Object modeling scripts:
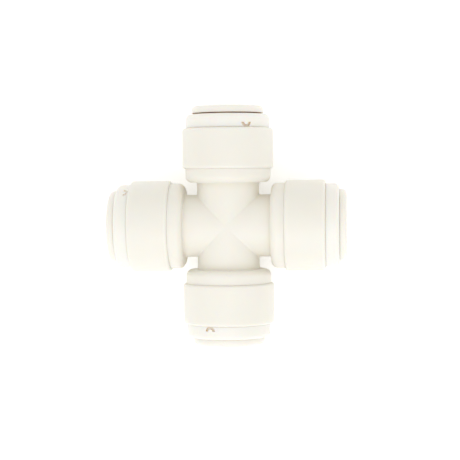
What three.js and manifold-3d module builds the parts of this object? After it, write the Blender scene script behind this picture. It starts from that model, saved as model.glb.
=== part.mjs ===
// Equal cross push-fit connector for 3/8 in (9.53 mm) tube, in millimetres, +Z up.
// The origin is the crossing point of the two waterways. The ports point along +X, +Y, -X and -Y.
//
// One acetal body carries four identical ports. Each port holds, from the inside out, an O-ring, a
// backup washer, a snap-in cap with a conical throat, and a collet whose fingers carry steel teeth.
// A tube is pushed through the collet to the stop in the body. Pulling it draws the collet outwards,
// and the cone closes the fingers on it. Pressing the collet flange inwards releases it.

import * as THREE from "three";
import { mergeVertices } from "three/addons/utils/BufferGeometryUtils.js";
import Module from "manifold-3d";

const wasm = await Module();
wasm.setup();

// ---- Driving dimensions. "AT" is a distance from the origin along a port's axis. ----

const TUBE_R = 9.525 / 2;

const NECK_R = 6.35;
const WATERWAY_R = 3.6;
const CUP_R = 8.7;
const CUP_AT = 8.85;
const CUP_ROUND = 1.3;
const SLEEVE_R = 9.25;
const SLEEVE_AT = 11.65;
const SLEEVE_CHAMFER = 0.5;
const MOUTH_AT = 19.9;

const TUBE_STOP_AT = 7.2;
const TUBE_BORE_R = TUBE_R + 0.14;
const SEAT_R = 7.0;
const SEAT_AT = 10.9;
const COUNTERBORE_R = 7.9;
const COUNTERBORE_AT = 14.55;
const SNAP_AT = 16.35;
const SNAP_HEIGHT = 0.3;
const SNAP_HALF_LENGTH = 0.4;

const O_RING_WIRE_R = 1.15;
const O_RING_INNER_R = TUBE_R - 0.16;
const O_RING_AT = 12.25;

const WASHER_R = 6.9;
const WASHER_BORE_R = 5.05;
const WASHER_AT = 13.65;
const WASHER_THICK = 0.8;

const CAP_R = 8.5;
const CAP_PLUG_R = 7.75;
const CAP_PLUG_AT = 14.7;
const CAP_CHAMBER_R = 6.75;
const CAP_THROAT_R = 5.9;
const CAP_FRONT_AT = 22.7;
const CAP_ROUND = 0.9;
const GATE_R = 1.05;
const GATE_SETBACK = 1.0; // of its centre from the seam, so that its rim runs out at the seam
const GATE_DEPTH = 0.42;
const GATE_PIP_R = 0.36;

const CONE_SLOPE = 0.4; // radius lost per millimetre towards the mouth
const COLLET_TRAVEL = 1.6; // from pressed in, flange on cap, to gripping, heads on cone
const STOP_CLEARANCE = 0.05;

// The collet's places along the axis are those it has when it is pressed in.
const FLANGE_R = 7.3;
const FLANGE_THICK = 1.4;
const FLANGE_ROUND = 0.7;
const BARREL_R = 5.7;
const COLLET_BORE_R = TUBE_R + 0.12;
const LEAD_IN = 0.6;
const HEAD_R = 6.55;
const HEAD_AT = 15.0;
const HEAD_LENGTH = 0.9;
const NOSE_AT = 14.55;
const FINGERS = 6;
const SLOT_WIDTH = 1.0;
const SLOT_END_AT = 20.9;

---

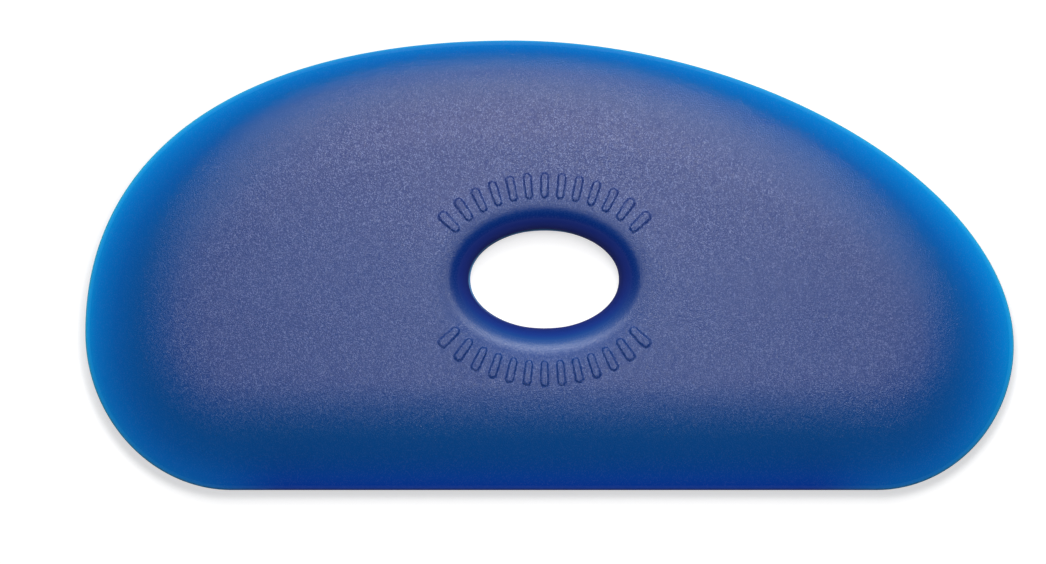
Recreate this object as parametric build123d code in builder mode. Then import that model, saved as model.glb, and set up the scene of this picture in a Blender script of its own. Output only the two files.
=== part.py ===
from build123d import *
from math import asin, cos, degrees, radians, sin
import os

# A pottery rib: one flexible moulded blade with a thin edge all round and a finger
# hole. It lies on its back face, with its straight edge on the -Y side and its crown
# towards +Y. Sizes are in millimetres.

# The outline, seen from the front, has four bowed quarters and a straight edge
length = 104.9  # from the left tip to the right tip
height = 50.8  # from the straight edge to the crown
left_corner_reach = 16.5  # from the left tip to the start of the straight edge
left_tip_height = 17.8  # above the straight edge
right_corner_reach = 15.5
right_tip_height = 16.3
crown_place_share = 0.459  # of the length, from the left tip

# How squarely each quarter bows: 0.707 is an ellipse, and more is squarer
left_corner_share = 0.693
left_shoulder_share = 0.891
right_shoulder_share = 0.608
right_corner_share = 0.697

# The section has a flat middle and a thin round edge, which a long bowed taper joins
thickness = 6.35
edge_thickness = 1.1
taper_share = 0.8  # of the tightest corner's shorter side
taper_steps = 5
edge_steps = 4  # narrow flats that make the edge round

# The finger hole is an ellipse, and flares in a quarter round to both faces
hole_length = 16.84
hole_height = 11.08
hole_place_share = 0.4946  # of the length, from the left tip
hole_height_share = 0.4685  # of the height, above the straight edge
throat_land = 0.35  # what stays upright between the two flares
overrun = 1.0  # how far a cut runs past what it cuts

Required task
Repeat the entries above verbatim, but only from the line that has "Recreate this object" down to the line that has "overrun = 1.0", inclusive.

Worked solution
Recreate this object as parametric build123d code in builder mode. Then import that model, saved as model.glb, and set up the scene of this picture in a Blender script of its own. Output only the two files.
=== part.py ===
from build123d import *
from math import asin, cos, degrees, radians, sin
import os

# A pottery rib: one flexible moulded blade with a thin edge all round and a finger
# hole. It lies on its back face, with its straight edge on the -Y side and its crown
# towards +Y. Sizes are in millimetres.

# The outline, seen from the front, has four bowed quarters and a straight edge
length = 104.9  # from the left tip to the right tip
height = 50.8  # from the straight edge to the crown
left_corner_reach = 16.5  # from the left tip to the start of the straight edge
left_tip_height = 17.8  # above the straight edge
right_corner_reach = 15.5
right_tip_height = 16.3
crown_place_share = 0.459  # of the length, from the left tip

# How squarely each quarter bows: 0.707 is an ellipse, and more is squarer
left_corner_share = 0.693
left_shoulder_share = 0.891
right_shoulder_share = 0.608
right_corner_share = 0.697

# The section has a flat middle and a thin round edge, which a long bowed taper joins
thickness = 6.35
edge_thickness = 1.1
taper_share = 0.8  # of the tightest corner's shorter side
taper_steps = 5
edge_steps = 4  # narrow flats that make the edge round

# The finger hole is an ellipse, and flares in a quarter round to both faces
hole_length = 16.84
hole_height = 11.08
hole_place_share = 0.4946  # of the length, from the left tip
hole_height_share = 0.4685  # of the height, above the straight edge
throat_land = 0.35  # what stays upright between the two flares
overrun = 1.0  # how far a cut runs past what it cuts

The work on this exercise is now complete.